◆ **DATA**
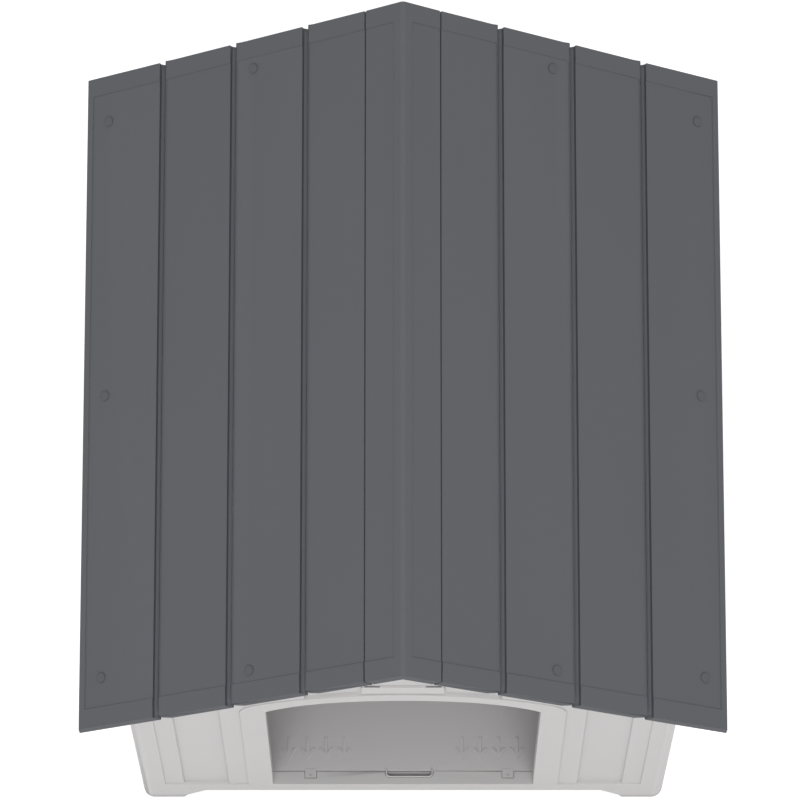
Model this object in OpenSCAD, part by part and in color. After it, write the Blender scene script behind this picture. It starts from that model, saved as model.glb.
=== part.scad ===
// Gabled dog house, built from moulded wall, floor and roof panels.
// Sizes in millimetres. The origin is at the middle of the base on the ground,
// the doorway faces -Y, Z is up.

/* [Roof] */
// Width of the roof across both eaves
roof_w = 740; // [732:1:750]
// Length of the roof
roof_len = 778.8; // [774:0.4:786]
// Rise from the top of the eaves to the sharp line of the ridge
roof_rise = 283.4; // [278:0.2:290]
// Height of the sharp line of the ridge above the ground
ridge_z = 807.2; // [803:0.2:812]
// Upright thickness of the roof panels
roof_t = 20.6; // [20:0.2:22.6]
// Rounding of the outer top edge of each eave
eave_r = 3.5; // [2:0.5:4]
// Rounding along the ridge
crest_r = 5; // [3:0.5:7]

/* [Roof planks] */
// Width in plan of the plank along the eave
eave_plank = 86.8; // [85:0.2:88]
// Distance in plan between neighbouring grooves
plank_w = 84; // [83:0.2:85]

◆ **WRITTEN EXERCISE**
Exactly repeat the lines running from the top of the listing to the line bearing "-Y, Z is up.", both of those lines included, and only them.

◆ **COMPLETE RESPONSE**
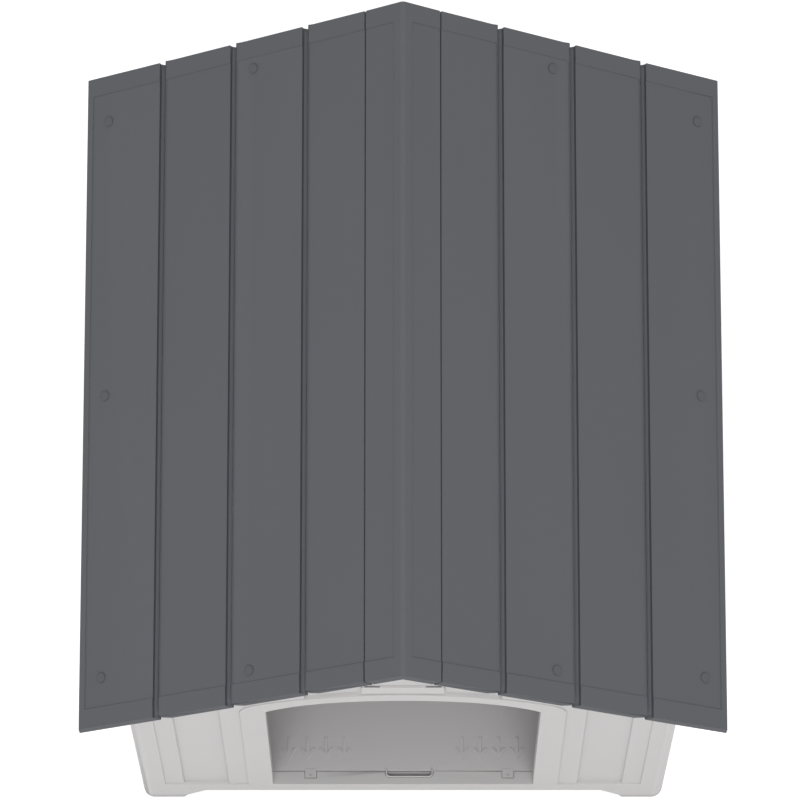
Model this object in OpenSCAD, part by part and in color. After it, write the Blender scene script behind this picture. It starts from that model, saved as model.glb.
=== part.scad ===
// Gabled dog house, built from moulded wall, floor and roof panels.
// Sizes in millimetres. The origin is at the middle of the base on the ground,
// the doorway faces -Y, Z is up.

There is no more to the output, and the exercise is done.